Congressmen urge re-evaluation of well control proposal
By: Jacob Batte, HoumaToday.com
November 13, 2015
Louisiana’s House delegation is making another push to halt the Obama Administration’s effort to revamp offshore equipment standards and well designs aimed at avoiding another BP Spill.
Announced in April, the so-called well control rule proposed by the Bureau of Safety and Environmental Enforcement aims to improve equipment standards and well designs to avoid a catastrophic spill like the one in the Gulf of Mexico in 2010.
But industry officials and congressman say the regulations could turn into a “de facto moratorium” for offshore drilling and add another burden to a business already suffering from low prices.
In a Nov. 6 letter to Secretary of the Interior Sally Jewell, written by U.S. Rep. Charles Boustany, R-Lafayette, and co-signed by the rest of the state’s House delegation, congressmen argue that the “one-size-fits-all approach” would increase the risk of another incident.

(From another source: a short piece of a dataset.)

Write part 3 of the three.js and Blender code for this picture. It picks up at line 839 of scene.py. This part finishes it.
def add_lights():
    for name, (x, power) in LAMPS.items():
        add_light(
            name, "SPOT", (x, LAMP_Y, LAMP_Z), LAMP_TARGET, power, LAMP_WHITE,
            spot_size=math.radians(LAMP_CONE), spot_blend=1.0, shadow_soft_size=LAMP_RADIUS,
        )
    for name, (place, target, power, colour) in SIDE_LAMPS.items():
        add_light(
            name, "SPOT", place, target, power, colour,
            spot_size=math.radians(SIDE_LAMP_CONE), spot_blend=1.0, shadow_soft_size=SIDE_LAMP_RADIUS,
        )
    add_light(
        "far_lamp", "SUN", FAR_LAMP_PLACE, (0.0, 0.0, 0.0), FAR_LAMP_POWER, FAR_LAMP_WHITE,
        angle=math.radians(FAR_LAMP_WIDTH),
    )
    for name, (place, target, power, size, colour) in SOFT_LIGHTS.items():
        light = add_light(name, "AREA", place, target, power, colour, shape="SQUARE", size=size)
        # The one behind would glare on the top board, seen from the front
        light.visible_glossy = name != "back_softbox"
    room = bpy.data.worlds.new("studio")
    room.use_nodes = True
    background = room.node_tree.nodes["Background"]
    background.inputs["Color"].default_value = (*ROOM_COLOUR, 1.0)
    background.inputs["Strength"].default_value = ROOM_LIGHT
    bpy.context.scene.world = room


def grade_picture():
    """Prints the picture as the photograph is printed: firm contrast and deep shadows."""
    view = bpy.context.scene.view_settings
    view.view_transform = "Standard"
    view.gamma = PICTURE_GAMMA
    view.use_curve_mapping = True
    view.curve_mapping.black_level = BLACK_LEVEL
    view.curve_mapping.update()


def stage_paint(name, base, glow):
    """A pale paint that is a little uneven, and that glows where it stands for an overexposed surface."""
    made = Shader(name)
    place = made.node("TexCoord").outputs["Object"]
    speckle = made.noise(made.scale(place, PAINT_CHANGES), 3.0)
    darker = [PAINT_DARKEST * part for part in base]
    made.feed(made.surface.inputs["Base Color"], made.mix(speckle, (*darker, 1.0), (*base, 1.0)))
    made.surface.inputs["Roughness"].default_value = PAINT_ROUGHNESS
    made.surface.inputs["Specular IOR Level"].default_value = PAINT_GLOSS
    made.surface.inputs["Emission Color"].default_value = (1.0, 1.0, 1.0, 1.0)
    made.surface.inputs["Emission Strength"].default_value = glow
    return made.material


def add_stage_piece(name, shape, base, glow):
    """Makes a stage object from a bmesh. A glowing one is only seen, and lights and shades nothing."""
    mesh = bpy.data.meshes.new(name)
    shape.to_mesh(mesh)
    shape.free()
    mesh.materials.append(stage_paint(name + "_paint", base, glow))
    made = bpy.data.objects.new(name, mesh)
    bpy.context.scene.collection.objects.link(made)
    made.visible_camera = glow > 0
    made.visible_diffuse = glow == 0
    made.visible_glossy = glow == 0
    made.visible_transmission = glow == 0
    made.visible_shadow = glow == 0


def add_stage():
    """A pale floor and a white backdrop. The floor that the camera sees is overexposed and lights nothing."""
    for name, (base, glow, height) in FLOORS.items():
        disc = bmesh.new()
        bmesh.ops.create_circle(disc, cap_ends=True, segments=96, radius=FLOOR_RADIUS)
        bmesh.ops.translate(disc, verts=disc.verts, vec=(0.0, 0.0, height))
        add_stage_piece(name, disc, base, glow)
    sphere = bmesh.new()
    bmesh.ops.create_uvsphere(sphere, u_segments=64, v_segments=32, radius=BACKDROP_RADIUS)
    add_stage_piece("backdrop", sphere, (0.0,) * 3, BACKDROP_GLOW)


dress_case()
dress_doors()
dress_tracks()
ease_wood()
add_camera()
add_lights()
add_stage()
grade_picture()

“It will also stifle innovation and delay implementation of new technologies which would improve safety and operations,” Boustany wrote. “We know this is not BSEE’s intent, and we urge re-evaluation of the proposed rule.”
Congressmen have directed their attention to Jewell because her department, through the Bureau of Safety and Environmental Enforcement, proposed the new mandates for drillers.
The proposal calls for stricter design requirements and operational procedures for oil well blowout preventers, a safety device whose failure was cited as a major cause of the BP oil spill. The proposed rule also includes reforms to well design and control, real-time well monitoring and third-party inspections and oversight for some of the processes used in deepwater drilling.
But industry representatives said they are also invested in safety, and the regulation does not take into account the numerous safety improvements that have been implemented since 2010.
Following the disaster, the federal Office of Inspector General made a number of safety recommendations to the Bureau of Safety and Environmental Enforcement. However, a 2014 audit showed few recommendations were followed and cited a lack of proper federal oversight as a key problem.
Critics of the proposal say its effects would reach beyond the industry and into coastal erosion and the local tax base. By slowing down coastal Louisiana’s biggest industry, they said, the proposal would decrease the amount of money flowing to local governments and to coastal work through the Gulf of Mexico Security Act.
“We believe it would undermine important efforts to restore our vanishing coastline,” Boustany wrote.
BSEE estimates that the rule would cost oil companies $883 million over 10 years, but the American Petroleum Institute claims the rule would cost the industry $32 billion during the same time frame.
API predicts that from 2017 to 2030, the proposed rule could cause the number of wells drilled to drop 26 percent from roughly 2,700 to 2,000.
At a hearing in New Orleans in September, Senators Bill Cassidy and David Vitter also criticized the proposal, characterizing the regulation as another attack on the oil and gas industry.